The Wall Street Journal falsely claimed so-called “right-to-work” laws assist in job creation because they serve as “an attraction for many businesses” in an editorial attacking a South Dakota ballot measure that could roll back that state’s anti-union laws. In fact, “right-to-work” laws have continually proved to be ineffective tools at boosting local economies, and they may hurt economic mobility for working Americans.
The Journal’s editorial board slammed a ballot initiative in South Dakota that “would effectively repeal the state’s right-to-work law” by falsely claiming that such anti-union laws are one “secret to high employment.” The Journal’s assault on South Dakota’s Measure 23 echoes years of right-wing media myths on “right-to-work” laws and ignores the reality that “workers at any workplace always have the option as to whether or not to join a union.” The Journal cherry-picked two states with both low unemployment rates and “right-to-work” laws to make its farfetched assertion that cracking down on unions is good for the economy:
Right to work simply gives workers the right not to join a union, and South Dakota has had such a law since 1947, as do 25 other states. South Dakota’s 2.9% unemployment rate is tied with New Hampshire’s for the lowest in the country. Right-to-work laws aren’t the only secret to high employment, but they are an attraction for many businesses considering states for investment.
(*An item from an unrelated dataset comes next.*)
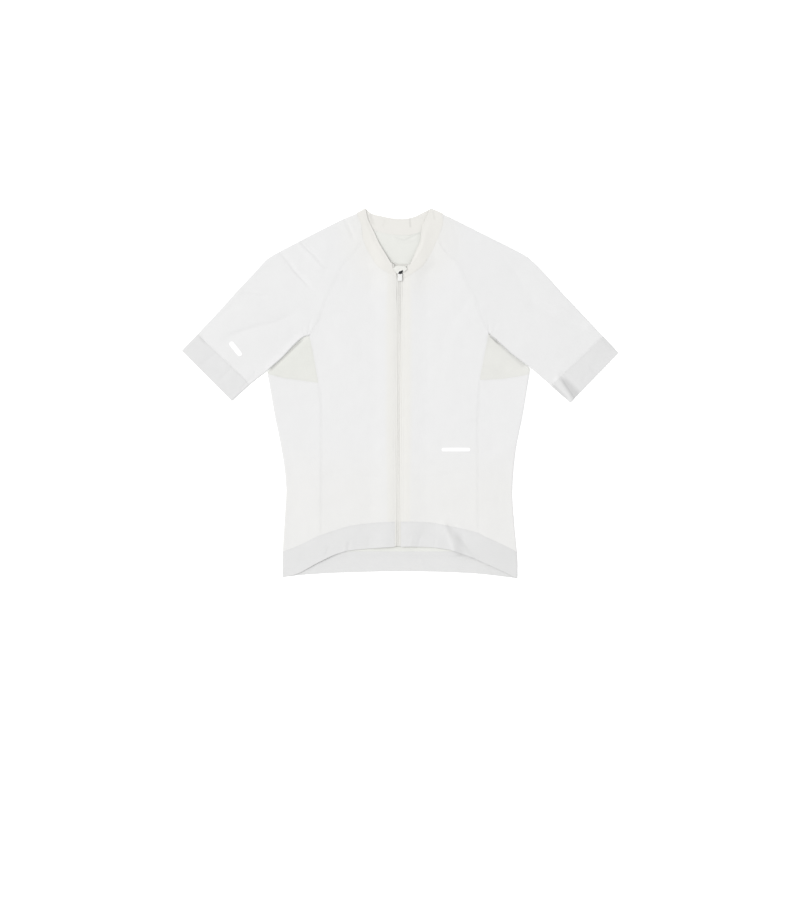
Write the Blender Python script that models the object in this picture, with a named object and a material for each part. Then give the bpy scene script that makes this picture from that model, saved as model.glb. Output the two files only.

The measure is being pushed by the International Union of Operating Engineers. Last fall IOUE Local Chapter 49 Director of Special Projects Jason George told the Argus Leader in Sioux Falls that “unions are the only organizations in the country that are required to provide a service, but can’t charge a fee. We don’t think that’s fair.”
South Dakota’s Measure 23 was previously targeted by the conservative National Review, which suggested on November 3 that the state’s Republican-led legislature change the legal language that the initiative is already modifying in order to nullify its effects. Right-wing media have consistently attacked labor unions, but the facts have repeatedly showed that unions boost wages and economic mobility. An in-depth May 8, 2015, profile in The American Prospect compared two states with similar economies but radically different public policy initiatives -- Wisconsin, which pursued anti-labor policies, and Minnesota, which did not, -- and found “Minnesota’s economy has outpaced Wisconsin’s.”
Researchers have consistently found that “right-to-work” laws do not actually benefit workers. The Economic Policy Institute (EPI) analyzed employment growth in states with and without “right-to-work” laws and found that "the evidence is overwhelming" that “right-to-work laws have not succeeded in boosting employment growth in the states that have adopted them.” While EPI did not find that “right-to-work” laws boost employment, additional research from the think tank found wages in “right-to-work” states are 3.2 percent lower than states that do not have such anti-union laws. The nonpartisan Congressional Research Service (CRS) got similar results in a January 2014 report, finding that workers in “right-to-work” states made more than $7,000 less in an average year than their counterparts in “union security states.”
In addition, research suggests that children enjoy more economic mobility and nonunion workers receive stronger compensation in local economies with high rates of union membership. The Center for American Progress (CAP) found children from union families were better off than children in nonunion families in areas with lower rates of unionization. Unions also have a positive impact on the wages of nearby nonunion workers, and the decline of union rates has had a negative impact on wages “for union members and nonunionized workers alike."